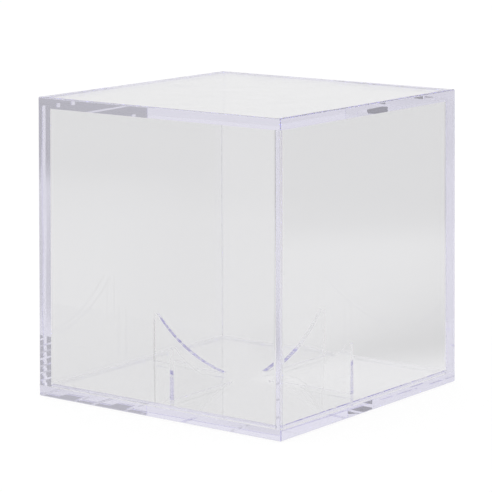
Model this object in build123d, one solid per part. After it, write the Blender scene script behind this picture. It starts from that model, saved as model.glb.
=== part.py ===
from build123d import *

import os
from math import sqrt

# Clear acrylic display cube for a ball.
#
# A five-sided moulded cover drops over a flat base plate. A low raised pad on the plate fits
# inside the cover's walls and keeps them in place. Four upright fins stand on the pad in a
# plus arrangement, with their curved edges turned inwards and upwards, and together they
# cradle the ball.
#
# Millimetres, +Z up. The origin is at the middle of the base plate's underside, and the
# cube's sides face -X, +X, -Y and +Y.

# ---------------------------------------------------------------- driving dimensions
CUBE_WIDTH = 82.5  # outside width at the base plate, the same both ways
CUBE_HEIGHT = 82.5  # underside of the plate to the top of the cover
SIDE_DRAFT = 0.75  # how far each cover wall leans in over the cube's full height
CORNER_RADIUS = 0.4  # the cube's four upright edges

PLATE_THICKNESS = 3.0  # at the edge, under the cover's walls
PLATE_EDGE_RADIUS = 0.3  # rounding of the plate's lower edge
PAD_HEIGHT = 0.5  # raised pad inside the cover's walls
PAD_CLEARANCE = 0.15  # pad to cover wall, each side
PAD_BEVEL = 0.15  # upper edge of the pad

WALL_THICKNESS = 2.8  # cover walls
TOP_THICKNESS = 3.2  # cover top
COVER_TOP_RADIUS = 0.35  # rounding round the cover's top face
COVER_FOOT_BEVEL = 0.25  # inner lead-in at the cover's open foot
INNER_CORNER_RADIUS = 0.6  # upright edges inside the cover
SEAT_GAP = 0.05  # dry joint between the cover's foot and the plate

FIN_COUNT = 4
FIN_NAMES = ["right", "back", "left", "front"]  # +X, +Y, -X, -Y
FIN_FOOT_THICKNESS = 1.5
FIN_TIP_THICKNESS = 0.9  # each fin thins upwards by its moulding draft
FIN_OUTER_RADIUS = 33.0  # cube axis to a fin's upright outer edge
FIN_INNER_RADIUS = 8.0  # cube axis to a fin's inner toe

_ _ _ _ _

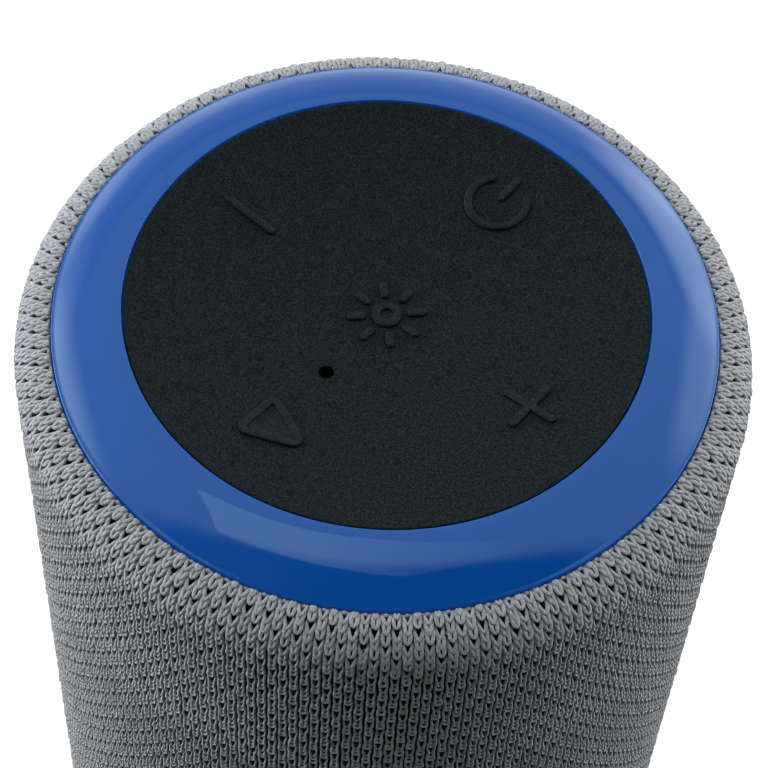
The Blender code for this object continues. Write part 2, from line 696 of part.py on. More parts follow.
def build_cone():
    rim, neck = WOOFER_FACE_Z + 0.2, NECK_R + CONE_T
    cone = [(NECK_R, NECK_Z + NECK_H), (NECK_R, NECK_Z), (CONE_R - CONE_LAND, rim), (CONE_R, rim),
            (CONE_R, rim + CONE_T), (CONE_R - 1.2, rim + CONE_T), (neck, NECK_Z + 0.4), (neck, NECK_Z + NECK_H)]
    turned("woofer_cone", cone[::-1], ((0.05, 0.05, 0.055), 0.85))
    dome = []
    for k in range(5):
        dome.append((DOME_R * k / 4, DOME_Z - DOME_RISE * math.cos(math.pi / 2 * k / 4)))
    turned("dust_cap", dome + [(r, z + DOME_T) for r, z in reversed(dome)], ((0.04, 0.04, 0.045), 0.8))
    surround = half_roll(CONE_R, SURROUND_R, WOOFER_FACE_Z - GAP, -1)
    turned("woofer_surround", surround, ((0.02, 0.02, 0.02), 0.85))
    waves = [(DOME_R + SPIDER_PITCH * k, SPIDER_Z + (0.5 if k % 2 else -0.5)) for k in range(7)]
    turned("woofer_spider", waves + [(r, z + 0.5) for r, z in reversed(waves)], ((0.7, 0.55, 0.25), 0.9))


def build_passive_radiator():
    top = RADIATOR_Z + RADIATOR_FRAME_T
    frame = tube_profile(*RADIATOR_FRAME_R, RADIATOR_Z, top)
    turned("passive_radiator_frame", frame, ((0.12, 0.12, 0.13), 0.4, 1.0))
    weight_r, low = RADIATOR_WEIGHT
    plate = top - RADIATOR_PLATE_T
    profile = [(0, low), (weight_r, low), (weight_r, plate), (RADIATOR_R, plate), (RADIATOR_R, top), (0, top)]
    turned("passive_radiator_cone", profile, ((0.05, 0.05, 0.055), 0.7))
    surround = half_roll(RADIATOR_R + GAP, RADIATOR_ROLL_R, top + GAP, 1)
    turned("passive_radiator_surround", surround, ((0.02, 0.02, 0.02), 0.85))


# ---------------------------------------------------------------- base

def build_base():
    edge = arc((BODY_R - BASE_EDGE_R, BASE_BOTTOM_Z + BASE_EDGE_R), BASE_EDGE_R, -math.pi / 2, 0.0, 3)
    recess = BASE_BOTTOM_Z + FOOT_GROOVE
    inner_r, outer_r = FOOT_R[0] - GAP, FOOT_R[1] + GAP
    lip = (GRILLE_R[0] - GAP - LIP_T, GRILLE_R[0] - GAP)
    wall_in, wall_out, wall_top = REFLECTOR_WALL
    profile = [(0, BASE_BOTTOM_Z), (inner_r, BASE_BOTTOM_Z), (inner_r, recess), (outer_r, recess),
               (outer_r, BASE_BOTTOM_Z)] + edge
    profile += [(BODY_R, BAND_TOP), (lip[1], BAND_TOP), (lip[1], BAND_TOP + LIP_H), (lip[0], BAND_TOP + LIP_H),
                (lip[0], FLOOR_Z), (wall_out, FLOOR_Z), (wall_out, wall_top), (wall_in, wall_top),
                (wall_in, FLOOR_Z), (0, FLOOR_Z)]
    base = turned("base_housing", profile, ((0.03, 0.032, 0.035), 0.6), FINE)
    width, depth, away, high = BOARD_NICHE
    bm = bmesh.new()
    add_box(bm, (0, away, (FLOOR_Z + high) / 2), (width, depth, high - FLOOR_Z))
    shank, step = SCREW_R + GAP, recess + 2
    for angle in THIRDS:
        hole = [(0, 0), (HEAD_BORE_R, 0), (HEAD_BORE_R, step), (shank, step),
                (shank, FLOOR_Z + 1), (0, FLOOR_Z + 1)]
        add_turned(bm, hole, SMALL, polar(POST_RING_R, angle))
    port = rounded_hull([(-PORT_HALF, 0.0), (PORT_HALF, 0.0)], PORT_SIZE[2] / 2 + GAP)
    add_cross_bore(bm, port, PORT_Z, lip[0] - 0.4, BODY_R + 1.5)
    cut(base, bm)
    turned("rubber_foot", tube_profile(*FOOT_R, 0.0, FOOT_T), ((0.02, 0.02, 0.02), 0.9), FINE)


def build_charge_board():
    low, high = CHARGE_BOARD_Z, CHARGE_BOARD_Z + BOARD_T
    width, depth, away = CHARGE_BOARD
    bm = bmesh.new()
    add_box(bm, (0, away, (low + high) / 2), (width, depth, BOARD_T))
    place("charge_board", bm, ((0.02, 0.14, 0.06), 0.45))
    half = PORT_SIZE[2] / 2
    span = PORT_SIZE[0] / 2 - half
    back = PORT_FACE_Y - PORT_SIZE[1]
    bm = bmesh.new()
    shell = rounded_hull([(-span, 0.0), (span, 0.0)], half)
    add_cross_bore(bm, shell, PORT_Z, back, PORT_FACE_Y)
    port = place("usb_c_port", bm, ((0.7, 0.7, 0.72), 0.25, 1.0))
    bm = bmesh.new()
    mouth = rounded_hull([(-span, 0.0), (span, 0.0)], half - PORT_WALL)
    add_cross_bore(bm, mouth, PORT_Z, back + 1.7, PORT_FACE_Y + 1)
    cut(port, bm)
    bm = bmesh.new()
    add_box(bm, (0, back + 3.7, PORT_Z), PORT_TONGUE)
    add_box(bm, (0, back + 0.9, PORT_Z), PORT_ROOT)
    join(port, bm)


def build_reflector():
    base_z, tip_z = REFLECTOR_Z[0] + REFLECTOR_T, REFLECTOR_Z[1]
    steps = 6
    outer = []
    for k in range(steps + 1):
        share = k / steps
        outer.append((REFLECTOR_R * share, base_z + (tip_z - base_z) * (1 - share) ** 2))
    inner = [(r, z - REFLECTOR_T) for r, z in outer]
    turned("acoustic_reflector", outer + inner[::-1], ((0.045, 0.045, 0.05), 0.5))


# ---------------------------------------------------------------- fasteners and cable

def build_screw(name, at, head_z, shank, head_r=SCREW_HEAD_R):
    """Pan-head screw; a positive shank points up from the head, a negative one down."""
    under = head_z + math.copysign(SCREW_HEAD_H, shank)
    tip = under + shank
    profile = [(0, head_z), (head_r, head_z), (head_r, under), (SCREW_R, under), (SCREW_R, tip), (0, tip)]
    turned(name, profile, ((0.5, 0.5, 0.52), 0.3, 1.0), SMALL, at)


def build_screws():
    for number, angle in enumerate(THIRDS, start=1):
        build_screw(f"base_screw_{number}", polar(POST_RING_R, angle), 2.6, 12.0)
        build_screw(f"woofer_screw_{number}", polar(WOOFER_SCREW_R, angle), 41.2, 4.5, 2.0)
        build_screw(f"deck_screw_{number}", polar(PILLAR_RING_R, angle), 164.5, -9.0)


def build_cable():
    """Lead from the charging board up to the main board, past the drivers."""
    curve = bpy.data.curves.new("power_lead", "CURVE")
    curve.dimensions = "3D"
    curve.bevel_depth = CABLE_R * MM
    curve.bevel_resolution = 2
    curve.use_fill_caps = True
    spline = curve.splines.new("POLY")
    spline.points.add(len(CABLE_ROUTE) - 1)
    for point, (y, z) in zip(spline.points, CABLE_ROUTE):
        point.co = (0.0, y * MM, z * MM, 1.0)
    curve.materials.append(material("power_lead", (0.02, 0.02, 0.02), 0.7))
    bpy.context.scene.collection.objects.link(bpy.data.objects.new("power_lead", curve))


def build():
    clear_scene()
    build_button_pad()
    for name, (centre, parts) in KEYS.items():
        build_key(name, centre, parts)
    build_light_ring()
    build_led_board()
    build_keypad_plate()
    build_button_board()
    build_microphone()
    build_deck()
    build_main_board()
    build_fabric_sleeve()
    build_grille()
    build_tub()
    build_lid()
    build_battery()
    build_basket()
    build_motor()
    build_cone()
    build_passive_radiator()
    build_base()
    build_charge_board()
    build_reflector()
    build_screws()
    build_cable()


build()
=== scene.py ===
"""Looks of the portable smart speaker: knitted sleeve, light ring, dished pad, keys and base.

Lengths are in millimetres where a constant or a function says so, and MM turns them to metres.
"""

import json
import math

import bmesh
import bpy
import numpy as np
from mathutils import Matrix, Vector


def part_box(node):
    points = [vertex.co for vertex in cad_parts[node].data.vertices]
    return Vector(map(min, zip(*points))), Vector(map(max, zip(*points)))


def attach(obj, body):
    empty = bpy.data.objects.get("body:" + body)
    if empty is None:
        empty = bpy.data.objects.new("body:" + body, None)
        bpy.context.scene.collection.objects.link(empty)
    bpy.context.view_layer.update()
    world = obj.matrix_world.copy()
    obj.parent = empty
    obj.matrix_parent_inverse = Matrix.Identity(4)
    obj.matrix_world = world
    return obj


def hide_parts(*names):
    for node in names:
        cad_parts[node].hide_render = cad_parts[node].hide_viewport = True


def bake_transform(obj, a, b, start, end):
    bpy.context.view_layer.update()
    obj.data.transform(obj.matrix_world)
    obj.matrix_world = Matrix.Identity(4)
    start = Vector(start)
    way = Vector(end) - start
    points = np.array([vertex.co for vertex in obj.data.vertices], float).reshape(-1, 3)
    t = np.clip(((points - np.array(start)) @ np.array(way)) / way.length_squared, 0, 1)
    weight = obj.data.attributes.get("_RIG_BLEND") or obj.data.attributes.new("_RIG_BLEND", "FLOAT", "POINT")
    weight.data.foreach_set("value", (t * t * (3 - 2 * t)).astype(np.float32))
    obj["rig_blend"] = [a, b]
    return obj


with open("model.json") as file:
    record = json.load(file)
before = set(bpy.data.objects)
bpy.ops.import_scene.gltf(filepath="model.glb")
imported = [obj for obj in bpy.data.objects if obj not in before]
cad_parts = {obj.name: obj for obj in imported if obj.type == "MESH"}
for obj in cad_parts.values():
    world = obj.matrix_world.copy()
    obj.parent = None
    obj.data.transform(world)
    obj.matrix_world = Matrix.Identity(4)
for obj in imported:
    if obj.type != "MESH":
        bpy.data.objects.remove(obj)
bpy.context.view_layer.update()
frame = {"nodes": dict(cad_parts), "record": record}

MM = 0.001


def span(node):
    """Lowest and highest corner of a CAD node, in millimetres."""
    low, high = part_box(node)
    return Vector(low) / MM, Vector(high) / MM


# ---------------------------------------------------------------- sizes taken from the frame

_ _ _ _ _

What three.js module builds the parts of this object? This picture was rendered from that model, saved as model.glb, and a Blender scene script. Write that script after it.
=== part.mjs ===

_ _ _ _ _

Set exercise: Copy out exactly the lines from the one with "build_microphone()" through the one with "bpy.context.scene.collection.objects.link(empty)", counting both ends, and no other lines.

Exercise output:
    build_microphone()
    build_deck()
    build_main_board()
    build_fabric_sleeve()
    build_grille()
    build_tub()
    build_lid()
    build_battery()
    build_basket()
    build_motor()
    build_cone()
    build_passive_radiator()
    build_base()
    build_charge_board()
    build_reflector()
    build_screws()
    build_cable()


build()
=== scene.py ===
"""Looks of the portable smart speaker: knitted sleeve, light ring, dished pad, keys and base.

Lengths are in millimetres where a constant or a function says so, and MM turns them to metres.
"""

import json
import math

import bmesh
import bpy
import numpy as np
from mathutils import Matrix, Vector


def part_box(node):
    points = [vertex.co for vertex in cad_parts[node].data.vertices]
    return Vector(map(min, zip(*points))), Vector(map(max, zip(*points)))


def attach(obj, body):
    empty = bpy.data.objects.get("body:" + body)
    if empty is None:
        empty = bpy.data.objects.new("body:" + body, None)
        bpy.context.scene.collection.objects.link(empty)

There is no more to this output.